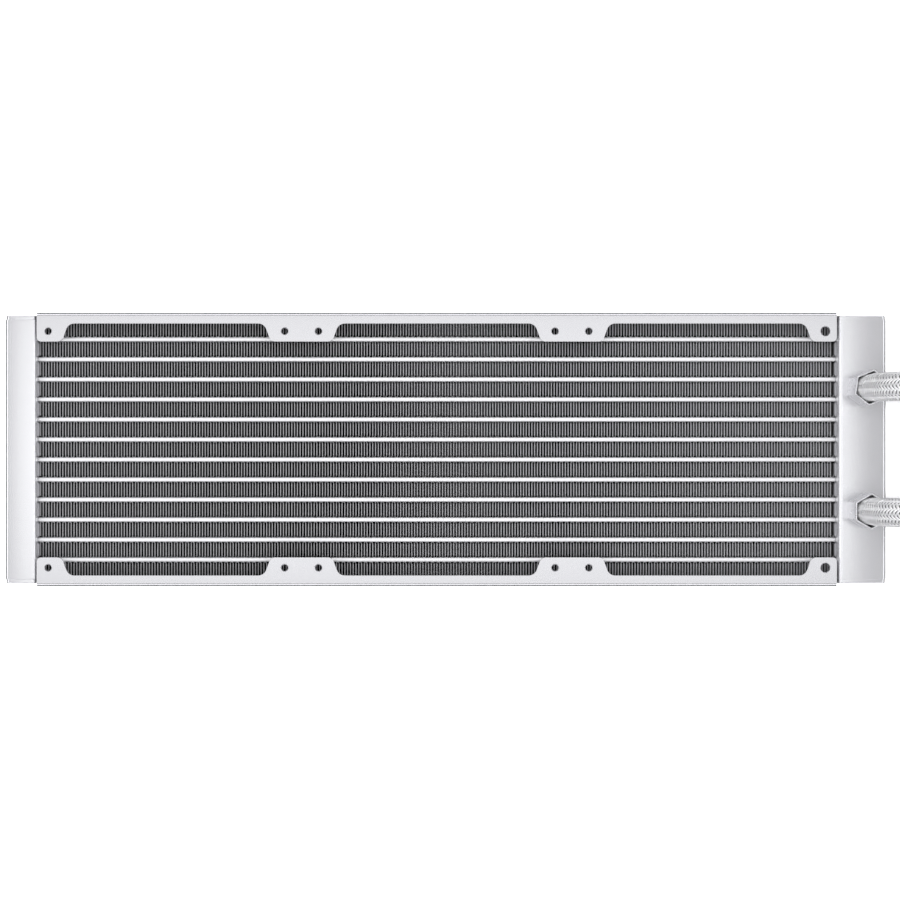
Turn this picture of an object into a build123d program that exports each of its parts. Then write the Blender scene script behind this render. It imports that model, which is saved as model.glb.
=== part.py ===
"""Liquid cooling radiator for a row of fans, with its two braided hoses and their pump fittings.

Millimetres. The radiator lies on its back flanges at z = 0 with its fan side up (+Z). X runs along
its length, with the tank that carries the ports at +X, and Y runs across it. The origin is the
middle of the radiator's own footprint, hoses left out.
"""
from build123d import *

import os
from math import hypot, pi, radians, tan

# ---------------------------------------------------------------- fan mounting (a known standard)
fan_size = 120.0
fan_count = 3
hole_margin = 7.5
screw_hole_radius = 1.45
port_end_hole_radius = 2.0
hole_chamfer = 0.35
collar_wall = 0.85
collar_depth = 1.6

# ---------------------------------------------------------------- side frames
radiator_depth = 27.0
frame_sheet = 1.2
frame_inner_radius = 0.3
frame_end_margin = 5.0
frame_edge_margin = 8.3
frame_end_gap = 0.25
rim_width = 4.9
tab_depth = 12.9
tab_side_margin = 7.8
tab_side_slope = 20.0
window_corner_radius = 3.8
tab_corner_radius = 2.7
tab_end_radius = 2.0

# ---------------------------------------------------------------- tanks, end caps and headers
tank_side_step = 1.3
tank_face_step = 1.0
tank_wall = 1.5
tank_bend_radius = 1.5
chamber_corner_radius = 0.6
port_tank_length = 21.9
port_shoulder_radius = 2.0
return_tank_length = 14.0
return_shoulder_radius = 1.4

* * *

→ **Written task**
Restate the listing in full, word for word.

→ **Solution to this problem**
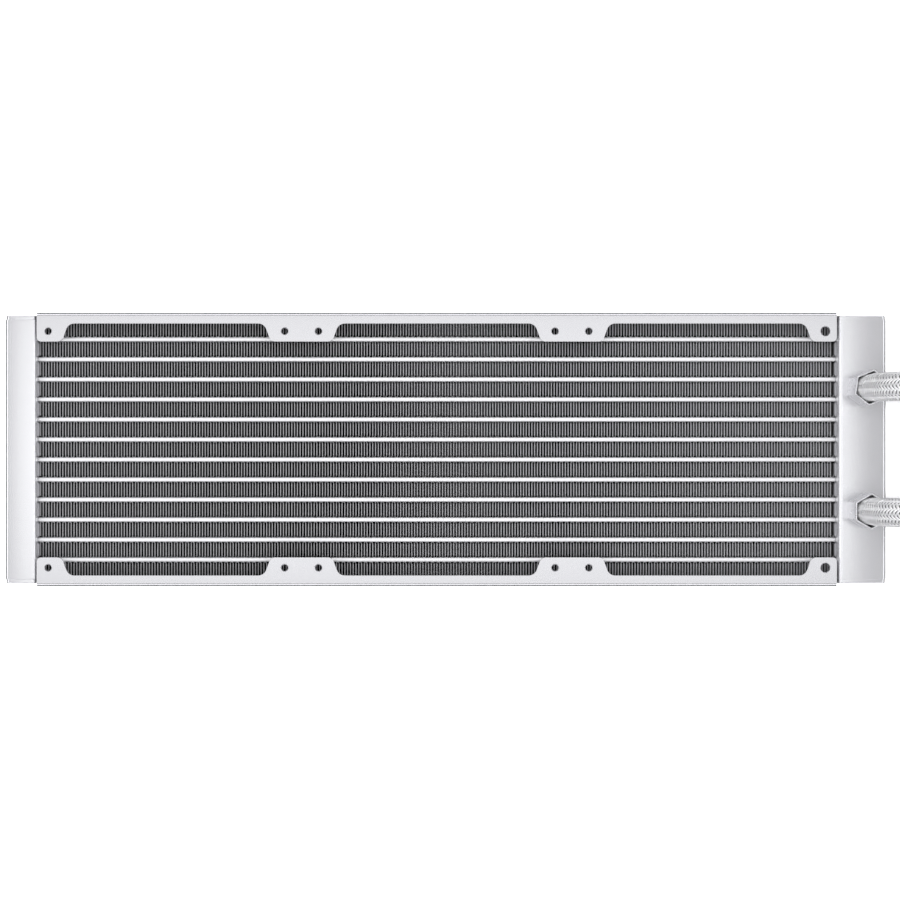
Turn this picture of an object into a build123d program that exports each of its parts. Then write the Blender scene script behind this render. It imports that model, which is saved as model.glb.
=== part.py ===
"""Liquid cooling radiator for a row of fans, with its two braided hoses and their pump fittings.

Millimetres. The radiator lies on its back flanges at z = 0 with its fan side up (+Z). X runs along
its length, with the tank that carries the ports at +X, and Y runs across it. The origin is the
middle of the radiator's own footprint, hoses left out.
"""
from build123d import *

import os
from math import hypot, pi, radians, tan

# ---------------------------------------------------------------- fan mounting (a known standard)
fan_size = 120.0
fan_count = 3
hole_margin = 7.5
screw_hole_radius = 1.45
port_end_hole_radius = 2.0
hole_chamfer = 0.35
collar_wall = 0.85
collar_depth = 1.6

# ---------------------------------------------------------------- side frames
radiator_depth = 27.0
frame_sheet = 1.2
frame_inner_radius = 0.3
frame_end_margin = 5.0
frame_edge_margin = 8.3
frame_end_gap = 0.25
rim_width = 4.9
tab_depth = 12.9
tab_side_margin = 7.8
tab_side_slope = 20.0
window_corner_radius = 3.8
tab_corner_radius = 2.7
tab_end_radius = 2.0

# ---------------------------------------------------------------- tanks, end caps and headers
tank_side_step = 1.3
tank_face_step = 1.0
tank_wall = 1.5
tank_bend_radius = 1.5
chamber_corner_radius = 0.6
port_tank_length = 21.9
port_shoulder_radius = 2.0
return_tank_length = 14.0
return_shoulder_radius = 1.4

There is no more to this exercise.